[START OF Raw data]

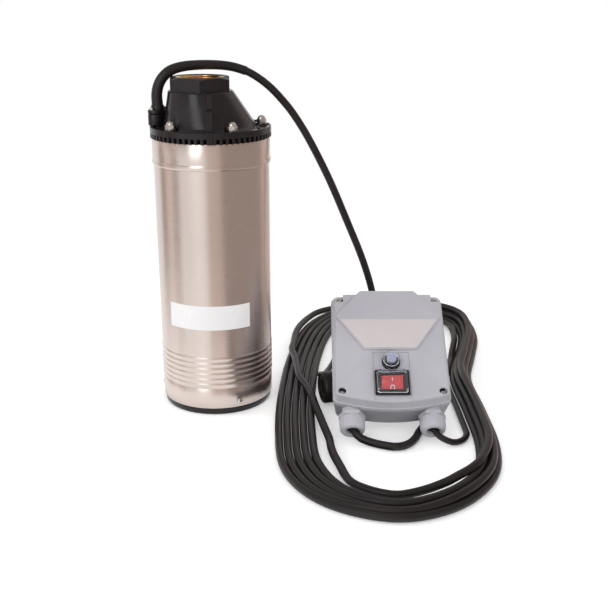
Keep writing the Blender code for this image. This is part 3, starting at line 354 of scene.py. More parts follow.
def twoTone(tree, source, first, second):
    mix = tree.nodes.new("ShaderNodeMix")
    mix.data_type = "RGBA"
    mix.inputs[6].default_value = (*first, 1.0)
    mix.inputs[7].default_value = (*second, 1.0)
    tree.links.new(spread(tree, source, 0.0, 1.0), mix.inputs[0])
    return mix.outputs[2]


def addBump(tree, shader, source, strength, distance):
    bump = tree.nodes.new("ShaderNodeBump")
    bump.inputs["Strength"].default_value = strength
    bump.inputs["Distance"].default_value = distance * mm
    tree.links.new(source, bump.inputs["Height"])
    tree.links.new(bump.outputs["Normal"], shader.inputs["Normal"])


def makeFinish(name, first, second, noise, rough, bump, metallic=0.0, **sockets):
    # one noise varies the tone, the roughness and the relief
    tone = second or first
    material, tree, shader = newMaterial(name, tone, sum(rough) / 2, metallic, **sockets)
    smear = noiseOn(tree, *noise)
    if second:
        tree.links.new(twoTone(tree, smear, first, second), shader.inputs["Base Color"])
    tree.links.new(spread(tree, smear, *rough), shader.inputs["Roughness"])
    addBump(tree, shader, smear, *bump)
    return material


def makeBarrelSteel():
    tone, darker = (0.67, 0.585, 0.54), (0.6231, 0.54405, 0.5022)
    material, tree, shader = newMaterial(
        "brushedBarrelSteel", tone, 0.30, 1.0, Anisotropic=0.65, Anisotropic_Rotation=0.25
    )
    around = tree.nodes.new("ShaderNodeTangent")  # the brushing runs round the barrel
    around.direction_type, around.axis = "RADIAL", "Z"
    tree.links.new(around.outputs["Tangent"], shader.inputs["Tangent"])
    brush = noiseOn(tree, 55.0, 6.0, 0.7, (0.5, 0.5, 26.0))
    cloud = noiseOn(tree, 9.0, 3.0, 0.5, (1, 1, 0.7))
    tree.links.new(twoTone(tree, cloud, darker, tone), shader.inputs["Base Color"])
    tree.links.new(spread(tree, brush, 0.26, 0.35), shader.inputs["Roughness"])
    addBump(tree, shader, brush, 0.05, 0.03)
    return material


def makePlastic(name, tone, shift, roughness, grainScale, grainDepth, specular=0.5):
    material, tree, shader = newMaterial(name, tone, roughness, Specular_IOR_Level=specular)
    cloud = noiseOn(tree, 28.0, 3.0)
    grain = noiseOn(tree, grainScale, 2.0, 0.6)
    other = tuple(min(1.0, value * shift) for value in tone)
    tree.links.new(twoTone(tree, cloud, tone, other), shader.inputs["Base Color"])
    low, high = roughness - 0.05, roughness + 0.07
    tree.links.new(spread(tree, cloud, low, high), shader.inputs["Roughness"])
    addBump(tree, shader, grain, 0.35, grainDepth)
    return material


# camera, floor and light


def setCamera():
    data = bpy.data.cameras.new("photoCamera")
    data.lens = cameraView["lens"]
    data.sensor_width = cameraView["sensor"]
    data.clip_start = 0.01
    camera = linkObject("photoCamera", data)
    camera.location = cameraView["place"]
    camera.rotation_euler = (math.radians(90 - cameraView["lookDown"]), 0, 0)
    bpy.context.scene.camera = camera


def lamp(name, place, target, size, watts, mirrored):
    data = bpy.data.lights.new(name, "AREA")
    data.shape = "RECTANGLE"
    data.size, data.size_y = size
    data.energy = watts
    light = linkObject(name, data)
    light.visible_glossy = mirrored
    light.location = place
    aim = Vector(target) - Vector(place)
    light.rotation_euler = aim.to_track_quat("-Z", "Y").to_euler()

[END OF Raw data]

Output the full listing exactly as it stands.

**Full solution**
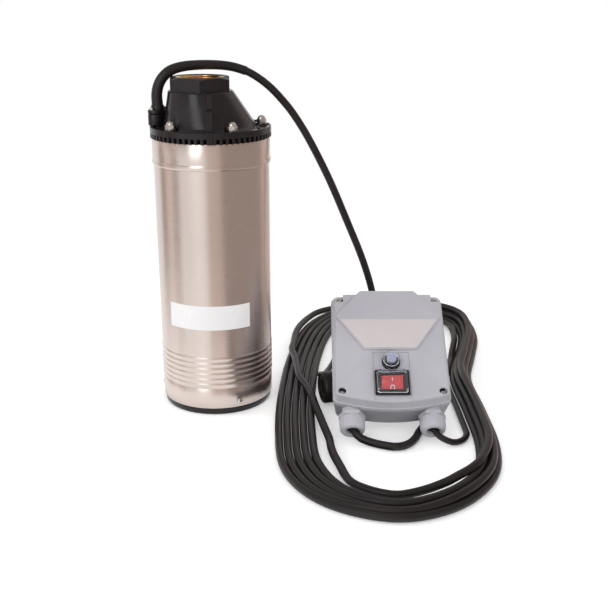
Keep writing the Blender code for this image. This is part 3, starting at line 354 of scene.py. More parts follow.
def twoTone(tree, source, first, second):
    mix = tree.nodes.new("ShaderNodeMix")
    mix.data_type = "RGBA"
    mix.inputs[6].default_value = (*first, 1.0)
    mix.inputs[7].default_value = (*second, 1.0)
    tree.links.new(spread(tree, source, 0.0, 1.0), mix.inputs[0])
    return mix.outputs[2]


def addBump(tree, shader, source, strength, distance):
    bump = tree.nodes.new("ShaderNodeBump")
    bump.inputs["Strength"].default_value = strength
    bump.inputs["Distance"].default_value = distance * mm
    tree.links.new(source, bump.inputs["Height"])
    tree.links.new(bump.outputs["Normal"], shader.inputs["Normal"])


def makeFinish(name, first, second, noise, rough, bump, metallic=0.0, **sockets):
    # one noise varies the tone, the roughness and the relief
    tone = second or first
    material, tree, shader = newMaterial(name, tone, sum(rough) / 2, metallic, **sockets)
    smear = noiseOn(tree, *noise)
    if second:
        tree.links.new(twoTone(tree, smear, first, second), shader.inputs["Base Color"])
    tree.links.new(spread(tree, smear, *rough), shader.inputs["Roughness"])
    addBump(tree, shader, smear, *bump)
    return material


def makeBarrelSteel():
    tone, darker = (0.67, 0.585, 0.54), (0.6231, 0.54405, 0.5022)
    material, tree, shader = newMaterial(
        "brushedBarrelSteel", tone, 0.30, 1.0, Anisotropic=0.65, Anisotropic_Rotation=0.25
    )
    around = tree.nodes.new("ShaderNodeTangent")  # the brushing runs round the barrel
    around.direction_type, around.axis = "RADIAL", "Z"
    tree.links.new(around.outputs["Tangent"], shader.inputs["Tangent"])
    brush = noiseOn(tree, 55.0, 6.0, 0.7, (0.5, 0.5, 26.0))
    cloud = noiseOn(tree, 9.0, 3.0, 0.5, (1, 1, 0.7))
    tree.links.new(twoTone(tree, cloud, darker, tone), shader.inputs["Base Color"])
    tree.links.new(spread(tree, brush, 0.26, 0.35), shader.inputs["Roughness"])
    addBump(tree, shader, brush, 0.05, 0.03)
    return material


def makePlastic(name, tone, shift, roughness, grainScale, grainDepth, specular=0.5):
    material, tree, shader = newMaterial(name, tone, roughness, Specular_IOR_Level=specular)
    cloud = noiseOn(tree, 28.0, 3.0)
    grain = noiseOn(tree, grainScale, 2.0, 0.6)
    other = tuple(min(1.0, value * shift) for value in tone)
    tree.links.new(twoTone(tree, cloud, tone, other), shader.inputs["Base Color"])
    low, high = roughness - 0.05, roughness + 0.07
    tree.links.new(spread(tree, cloud, low, high), shader.inputs["Roughness"])
    addBump(tree, shader, grain, 0.35, grainDepth)
    return material


# camera, floor and light


def setCamera():
    data = bpy.data.cameras.new("photoCamera")
    data.lens = cameraView["lens"]
    data.sensor_width = cameraView["sensor"]
    data.clip_start = 0.01
    camera = linkObject("photoCamera", data)
    camera.location = cameraView["place"]
    camera.rotation_euler = (math.radians(90 - cameraView["lookDown"]), 0, 0)
    bpy.context.scene.camera = camera


def lamp(name, place, target, size, watts, mirrored):
    data = bpy.data.lights.new(name, "AREA")
    data.shape = "RECTANGLE"
    data.size, data.size_y = size
    data.energy = watts
    light = linkObject(name, data)
    light.visible_glossy = mirrored
    light.location = place
    aim = Vector(target) - Vector(place)
    light.rotation_euler = aim.to_track_quat("-Z", "Y").to_euler()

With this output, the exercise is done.